**Requirements**: Exactly the lines between the line containing "censer.add(piece('ash_liner', ashLiner(), COPPER));" and the line containing "obj.matrix_world = world", together with those two lines, are to be output.

**Information provided**:

Begin

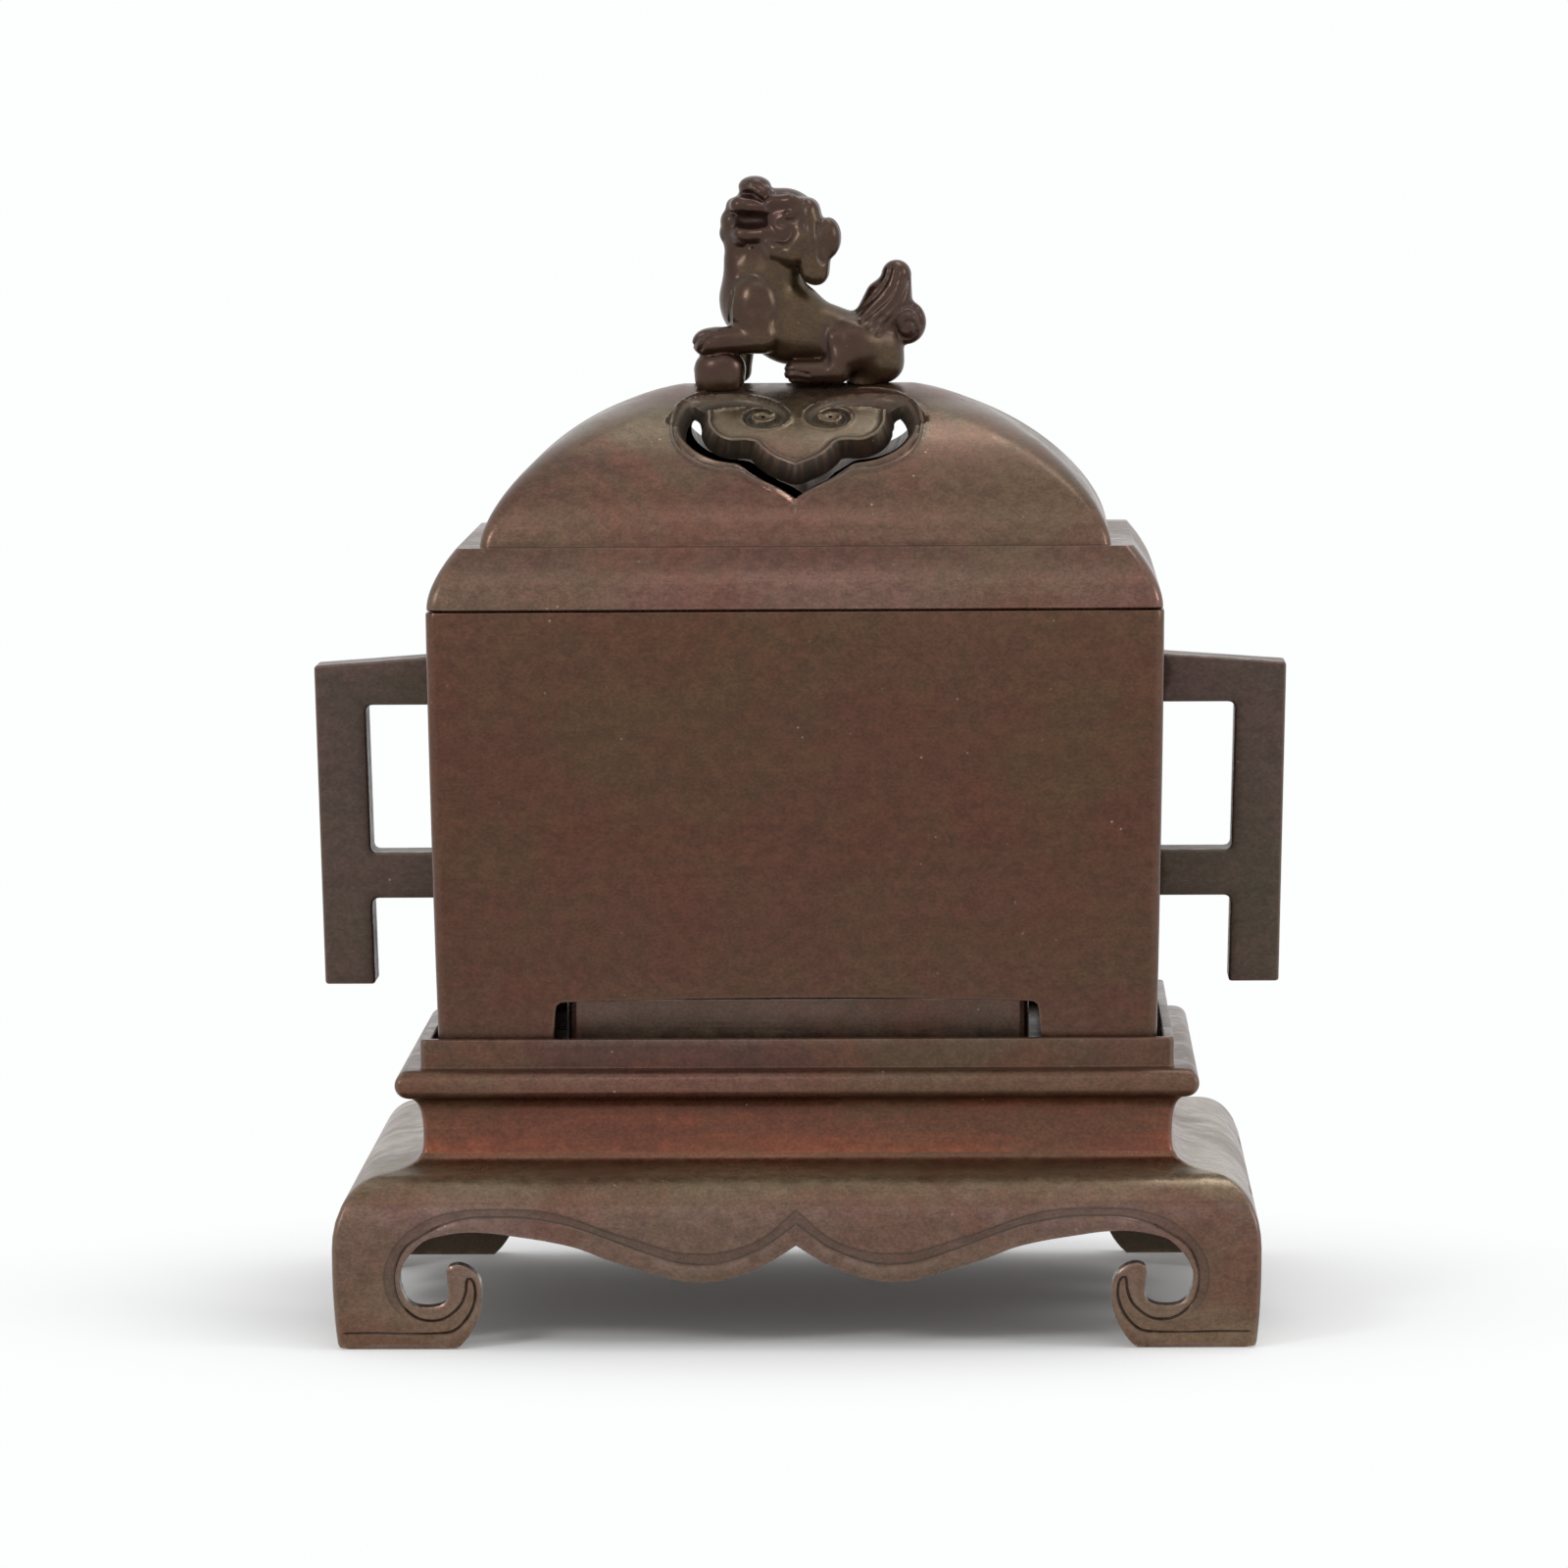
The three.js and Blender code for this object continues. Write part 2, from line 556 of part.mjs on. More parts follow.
function lidDome() {
  const hole = cloudEdge(CLOUD_WIDTH, -CLOUD_TIP, CLOUD_TOP);
  const plate = cloudEdge(PLATE_WIDTH, -PLATE_TIP, CLOUD_TOP);
  const lip = cloudEdge(CLOUD_WIDTH + LIP_WIDTH, -CLOUD_TIP - LIP_WIDTH * 1.2, CLOUD_TOP);
  const opening = cloudBands(hole, plate, 14, 8);
  const raised = cloudBands(lip, hole, 3, 8).intersect(lidOutside(LIP_RISE));
  const shell = lidOutside().add(raised);
  const bosses = [BALL_AT, RUMP_AT].map(([x, y]) => rod(BOSS_RADIUS, [x, y, BOSS_Z], [x, y, CROWN_Z - 2]));
  const holes = [BALL_AT, RUMP_AT].map(([x, y]) => (
    rod(FINIAL_SCREW_RADIUS + FIXED_GAP, [x, y, BOSS_Z - 1], [x, y, CROWN_Z + 1])
  ));
  return shell
    .subtract(lidInside())
    .add(join(bosses))
    .subtract(join([opening, ...holes]));
}

function lidCollar() {
  const bottom = LID_Z - COLLAR_DROP;
  const top = LID_Z + COLLAR_SEAT;
  const ring = block(COLLAR_HALF, bottom, top, 1.8);
  return ring.subtract(block(COLLAR_HALF - COLLAR_WALL, bottom - 1, top + 1, 1.4));
}

// Soft forms stand on the top of the crown. The lion's are drawn in hundredths of its height.
function onCrown(geometry, scale) {
  return toSolid(geometry.scale(scale, scale, scale).translate(0, 0, CROWN_Z));
}

function ball([x, y, z], radius) {
  const geometry = new THREE.SphereGeometry(radius, FORM_SIDES, FORM_ROWS);
  return onCrown(geometry.translate(x, y, z), 1);
}

function egg([x, y, z], [rx, ry, rz]) {
  const geometry = new THREE.SphereGeometry(1, FORM_SIDES, FORM_ROWS).scale(rx, ry, rz);
  return onCrown(geometry.translate(x, y, z), LION_HEIGHT / 100);
}

// A limb: two round ends and the cone that touches both.
function limb(start, startRadius, end, endRadius) {
  const from = new THREE.Vector3(...start);
  const along = new THREE.Vector3(...end).sub(from);
  const length = along.length();
  const touch = Math.asin(THREE.MathUtils.clamp((startRadius - endRadius) / length, -0.95, 0.95));
  const profile = [];
  const arc = (radius, height, first, last) => {
    for (let i = 0; i <= 3; i += 1) {
      const angle = first + (last - first) * i / 3;
      profile.push(new THREE.Vector2(Math.max(radius * Math.cos(angle), 0), height + radius * Math.sin(angle)));
    }
  };
  arc(startRadius, 0, -Math.PI / 2, touch);
  arc(endRadius, length, touch, Math.PI / 2);
  profile[0].x = 0;
  profile[profile.length - 1].x = 0;
  const geometry = new THREE.LatheGeometry(profile, FORM_SIDES);
  const turn = new THREE.Quaternion().setFromUnitVectors(new THREE.Vector3(0, 1, 0), along.normalize());
  return onCrown(geometry.applyQuaternion(turn).translate(from.x, from.y, from.z), LION_HEIGHT / 100);
}

function lionFinial() {
  const forms = [];
  // Body, chest, neck and throat.
  forms.push(limb([-10.6, 0, 31.2], 16.2, [27, 0, 17.7], 14.6));
  forms.push(egg([-19.5, 0, 38.5], [18.6, 16.4, 19]));
  forms.push(egg([-2.9, 0, 23.2], [17.7, 13.3, 15.5]));
  forms.push(limb([-19.5, 0, 38.9], 15.5, [-11.7, 0, 58.8], 15.9));
  forms.push(limb([-27.4, 0, 43.4], 8.8, [-28.1, 0, 58.8], 8.2));
  // Skull, muzzle, nose, lips and jaw.
  forms.push(egg([-5.3, 0, 73.2], [15.5, 17.7, 20.1]));
  forms.push(limb([-8.4, 0, 83.2], 11.1, [-23.9, 0, 86.7], 10.4));
  forms.push(egg([-20.8, 0, 94.7], [8.2, 9.3, 5.5]));
  forms.push(egg([-27, 0, 86.3], [7.5, 10.6, 5.3]));
  forms.push(egg([-29.6, 0, 78.8], [6.2, 8, 5.8]));
  forms.push(limb([-10.6, 0, 67.7], 10.2, [-29.6, 0, 70.8], 8.6));
  // Rump and tail, with its curl.
  forms.push(egg([38.1, 0, 14.2], [13.5, 15, 15.9]));
  forms.push(egg([39.4, 0, 6.2], [11.5, 14.6, 9.3]));
  forms.push(limb([46, 0, 33.4], 11.1, [48.2, 0, 50.4], 7.7));
  forms.push(limb([37.6, 0, 27.9], 10.2, [40.7, 0, 40.3], 8));
  forms.push(egg([52.2, 0, 27.4], [9.5, 8, 10.8]));
  for (const side of [-1, 1]) {
    // Ear, brow, cheek, shoulder, haunch and hind leg.
    forms.push(egg([13.9, side * 11.5, 68.4], [6.9, 5.8, 10]));
    forms.push(limb([11.9, side * 12.8, 64.4], 7.3, [7.7, side * 13.3, 53.5], 5.3));
    forms.push(egg([-6.2, side * 10.2, 83.8], [7.5, 5.8, 6.6]));
    forms.push(egg([-2.9, side * 13.3, 67.7], [9.7, 6.2, 9.3]));
    forms.push(egg([-20.1, side * 11.9, 36.3], [9.5, 8, 14.2]));
    forms.push(egg([25.9, side * 11.5, 17.3], [12.4, 8.8, 13.3]));
    forms.push(limb([19, side * 13.7, 16.4], 6.6, [18.6, side * 15, 4.4], 6.2));
    forms.push(limb([18.1, side * 15, 3.5], 6.4, [-1.3, side * 15.5, 3.1], 6.2));
  }
  // Near foreleg on the ball, and the far foreleg.
  forms.push(limb([-18.6, -13.3, 27.9], 8, [-18.6, -14.2, 22.1], 7.1));
  forms.push(limb([-18.6, -14.2, 22.1], 6.9, [-41.6, -12.4, 21.7], 6.4));
  forms.push(egg([-43.8, -11.9, 21.7], [7.5, 8.4, 6.4]));
  forms.push(limb([-26.5, 11.9, 30.1], 7.5, [-28.5, 12.8, 4.4], 5.8));
  forms.push(limb([-28.8, 12.8, 4], 5.8, [-45.8, 12.8, 4.9], 6.6));
  forms.push(ball(BALL_AT, BALL_RADIUS));
  const holes = [BALL_AT, RUMP_AT].map(([x, y]) => (
    rod(FINIAL_SCREW_RADIUS + FIXED_GAP, [x, y, CROWN_Z - 4], [x, y, CROWN_Z + FINIAL_SCREW_BITE + FIXED_GAP], 12)
  ));
  return join(forms).subtract(lidOutside(FIXED_GAP)).subtract(join(holes));
}

// A screw comes from inside the crown, through a washer and a boss, into the lion.
function finialScrew(x, y) {
  const under = BOSS_Z - WASHER_THICKNESS;
  const shank = rod(FINIAL_SCREW_RADIUS, [x, y, under - 0.5], [x, y, CROWN_Z + FINIAL_SCREW_BITE], 12);
  return rod(FINIAL_HEAD_RADIUS, [x, y, under - HEAD_HEIGHT], [x, y, under]).add(shank);
}

function finialWasher(x, y) {
  const under = BOSS_Z - WASHER_THICKNESS;
  const hole = rod(FINIAL_SCREW_RADIUS + FIXED_GAP, [x, y, under - 1], [x, y, BOSS_Z + 1], 12);
  return rod(BOSS_RADIUS - 0.6, [x, y, under], [x, y, BOSS_Z]).subtract(hole);
}

// Materials.
const bronze = (color, roughness = 0.45) => new THREE.MeshStandardMaterial({ color, roughness, metalness: 0.8 });
const STAND_BRONZE = bronze(0x5e4636);
const BOX_BRONZE = bronze(0x5a4633);
const LID_BRONZE = bronze(0x6a5447);
const LION_BRONZE = bronze(0x4a3632, 0.35);
const HANDLE_BRONZE = bronze(0x4a3b35, 0.55);
const COPPER = new THREE.MeshStandardMaterial({ color: 0x8a5a3c, roughness: 0.4, metalness: 1 });
const BRASS = new THREE.MeshStandardMaterial({ color: 0xa88a4a, roughness: 0.35, metalness: 1 });

function piece(name, solid, material) {
  const mesh = new THREE.Mesh(toGeometry(solid), material);
  mesh.name = name;
  return mesh;
}

// The censer, part by part.
const censer = new THREE.Group();

const stand = new THREE.Group();
stand.add(piece('stand_frame', standFrame(), STAND_BRONZE));
stand.add(piece('seat_plate', seatPlate(), STAND_BRONZE));
censer.add(stand);

const vessel = new THREE.Group();
const rightHandle = piece('handle_right', handle(), HANDLE_BRONZE);
const leftHandle = piece('handle_left', handle(), HANDLE_BRONZE);
leftHandle.rotation.z = Math.PI;
vessel.add(piece('vessel_body', vesselBody(), BOX_BRONZE));
vessel.add(piece('vessel_floor', vesselFloor(), BOX_BRONZE));
vessel.add(rightHandle, leftHandle);
for (const [side, sign] of [['left', -1], ['right', 1]]) {
  for (const [place, z] of [['upper', BAR_LEVELS[0]], ['lower', BAR_LEVELS[1]]]) {
    vessel.add(piece(`handle_screw_${side}_${place}`, handleScrew(sign, z), BRASS));
    vessel.add(piece(`handle_washer_${side}_${place}`, handleWasher(sign, z), BRASS));
  }
}
censer.add(vessel);

censer.add(piece('ash_liner', ashLiner(), COPPER));

const lid = new THREE.Group();
lid.add(piece('lid_dome', lidDome(), LID_BRONZE));
lid.add(piece('lid_collar', lidCollar(), LID_BRONZE));
lid.add(piece('lion_finial', lionFinial(), LION_BRONZE));
for (const [place, [x, y]] of [['ball', BALL_AT], ['rump', RUMP_AT]]) {
  lid.add(piece(`finial_screw_${place}`, finialScrew(x, y), BRASS));
  lid.add(piece(`finial_washer_${place}`, finialWasher(x, y), BRASS));
}
censer.add(lid);

export default censer;
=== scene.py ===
"""Looks of a covered bronze censer on its footed stand.

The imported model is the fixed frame. The stand, the box, the handles, the lid and the lion are finer
surfaces that stand for the plain solids, and every other solid keeps its shape and gets its finish.
All sizes below are millimetres unless a name says metres.
"""

from __future__ import annotations

import logging
import math
from collections.abc import Callable, Sequence
from dataclasses import dataclass, field
from enum import Enum

import bmesh
import bpy
import numpy as np
from mathutils import Matrix, Vector
from mathutils.geometry import delaunay_2d_cdt


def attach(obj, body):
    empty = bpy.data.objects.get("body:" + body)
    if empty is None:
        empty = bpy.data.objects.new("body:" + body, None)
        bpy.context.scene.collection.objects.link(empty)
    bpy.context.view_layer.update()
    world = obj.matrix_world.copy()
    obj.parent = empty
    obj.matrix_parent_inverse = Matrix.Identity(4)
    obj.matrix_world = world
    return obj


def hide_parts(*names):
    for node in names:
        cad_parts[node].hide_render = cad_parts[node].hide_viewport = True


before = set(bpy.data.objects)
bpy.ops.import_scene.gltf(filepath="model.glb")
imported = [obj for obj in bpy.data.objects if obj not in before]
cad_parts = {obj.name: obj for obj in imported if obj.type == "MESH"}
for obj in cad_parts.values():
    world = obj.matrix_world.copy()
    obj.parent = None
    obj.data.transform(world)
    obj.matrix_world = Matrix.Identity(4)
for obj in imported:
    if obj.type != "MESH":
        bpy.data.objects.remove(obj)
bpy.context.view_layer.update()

MM = 0.001
# At every level the half depth is the half width less this.
MITRE = 24.6
# How much wear and painted highlight the middle of a rounded corner gets.
CORNER_WEAR_AND_HIGHLIGHT = 0.34
LOG = logging.getLogger("censer")

Array = np.ndarray
Curve = Sequence[tuple[float, float]]


class Side(Enum):
    """The four upright faces of the object, by how far each is turned about the middle."""

    FRONT = 0
    RIGHT = 1
    BACK = 2
    LEFT = 3

    @property
    def long(self) -> bool:
        """Whether this is one of the two wide faces."""
        return self in (Side.FRONT, Side.BACK)


# Lines in a flat domain.


class Stroke:
    """A line drawn in two dimensions with straight, curved and round strokes."""

    def __init__(self, x: float, y: float) -> None:
        """Starts the line at a point."""
        self.runs: list[Array] = [np.array([[x, y]], float)]

    @property
    def end(self) -> Array:
        """The point that the line has reached."""
        return self.runs[-1][-1]

    def line(self, x: float, y: float) -> Stroke:
        """Goes straight to a point."""
        self.runs.append(np.array([[x, y]], float))
        return self

    def curve(self, knots: Curve, steps: int = 10) -> Stroke:
        """Goes on with a Bezier curve of any order: the sum of its knots weighted by Bernstein's terms.

        Args:
            knots: the control points after the present end, the last of them being the new end.
            steps: how many straight pieces stand for the curve.

        Returns:
            The same line.
        """
        points = np.vstack([self.end[None], np.array(knots, float)])
        order = len(points) - 1
        t = np.linspace(0, 1, steps + 1)[1:, None]
        weights = [math.comb(order, k) * t**k * (1 - t) ** (order - k) for k in range(order + 1)]
        self.runs.append(sum(weight * point for weight, point in zip(weights, points)))
        return self

    def arc(self, x: float, y: float, radius: float, start: float, stop: float, steps: int = 10) -> Stroke:
        """Goes on round a centre, from one angle to another, in degrees."""
        angle = np.radians(np.linspace(start, stop, steps + 1))
        self.runs.append(np.column_stack([x + radius * np.cos(angle), y + radius * np.sin(angle)]))
        return self

    def points(self) -> Array:
        """The whole line, without repeated points."""
        whole = np.vstack(self.runs)
        step = np.linalg.norm(np.diff(whole, axis=0), axis=1)
        return whole[np.concatenate([[True], step > 1e-6])]


def lengths(line: Array) -> Array:
    """How far along a line each of its points is."""
    return np.concatenate([[0], np.cumsum(np.linalg.norm(np.diff(line, axis=0), axis=1))])


def read(table: Array, keys: Array, at: Array) -> Array:
    """Rows read between the rows of a table, by straight interpolation."""
    return np.column_stack([np.interp(at, keys, column) for column in table.T])


def resample(line: Array, spacing: float) -> Array:
    """Points at an even spacing along a line, its ends included."""
    length = lengths(line)
    count = max(int(round(length[-1] / spacing)), 1) + 1
    return read(line, length, np.linspace(0, length[-1], count))


def spline(knots: Curve | Array, spacing: float) -> Array:
    """A Catmull-Rom curve through the knots, sampled evenly.

    Each span is the cubic whose end slopes are half the chord between the neighbouring knots.

    Args:
        knots: the points to go through.
        spacing: the wanted step.

    Returns:
        The curve's points.
    """
    inner = np.asarray(knots, float)
    ends = np.vstack([2 * inner[0] - inner[1], inner, 2 * inner[-1] - inner[-2]])
    a, b, c, d = ends[:-3, None], ends[1:-2, None], ends[2:-1, None], ends[3:, None]
    t = np.linspace(0, 1, 17)[:-1][None, :, None]
    spans = 0.5 * (2 * b + (c - a) * t + (2 * a - 5 * b + 4 * c - d) * t**2 + (3 * b - a - 3 * c + d) * t**3)
    return resample(np.vstack([spans.reshape(-1, inner.shape[1]), inner[-1:]]), spacing)


def offset(line: Array, distance: float | Array) -> Array:
    """The line moved sideways, to its left where the distance is positive.

    Args:
        line: the points.
        distance: how far, for all or for each point.

    Returns:
        The moved points.
    """
    slope = np.gradient(line, axis=0)
    slope /= np.maximum(np.linalg.norm(slope, axis=1, keepdims=True), 1e-9)
    left = np.column_stack([-slope[:, 1], slope[:, 0]])
    return line + left * np.reshape(np.broadcast_to(distance, len(line)), (-1, 1))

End

**Worked solution**:
censer.add(piece('ash_liner', ashLiner(), COPPER));

const lid = new THREE.Group();
lid.add(piece('lid_dome', lidDome(), LID_BRONZE));
lid.add(piece('lid_collar', lidCollar(), LID_BRONZE));
lid.add(piece('lion_finial', lionFinial(), LION_BRONZE));
for (const [place, [x, y]] of [['ball', BALL_AT], ['rump', RUMP_AT]]) {
  lid.add(piece(`finial_screw_${place}`, finialScrew(x, y), BRASS));
  lid.add(piece(`finial_washer_${place}`, finialWasher(x, y), BRASS));
}
censer.add(lid);

export default censer;
=== scene.py ===
"""Looks of a covered bronze censer on its footed stand.

The imported model is the fixed frame. The stand, the box, the handles, the lid and the lion are finer
surfaces that stand for the plain solids, and every other solid keeps its shape and gets its finish.
All sizes below are millimetres unless a name says metres.
"""

from __future__ import annotations

import logging
import math
from collections.abc import Callable, Sequence
from dataclasses import dataclass, field
from enum import Enum

import bmesh
import bpy
import numpy as np
from mathutils import Matrix, Vector
from mathutils.geometry import delaunay_2d_cdt


def attach(obj, body):
    empty = bpy.data.objects.get("body:" + body)
    if empty is None:
        empty = bpy.data.objects.new("body:" + body, None)
        bpy.context.scene.collection.objects.link(empty)
    bpy.context.view_layer.update()
    world = obj.matrix_world.copy()
    obj.parent = empty
    obj.matrix_parent_inverse = Matrix.Identity(4)
    obj.matrix_world = world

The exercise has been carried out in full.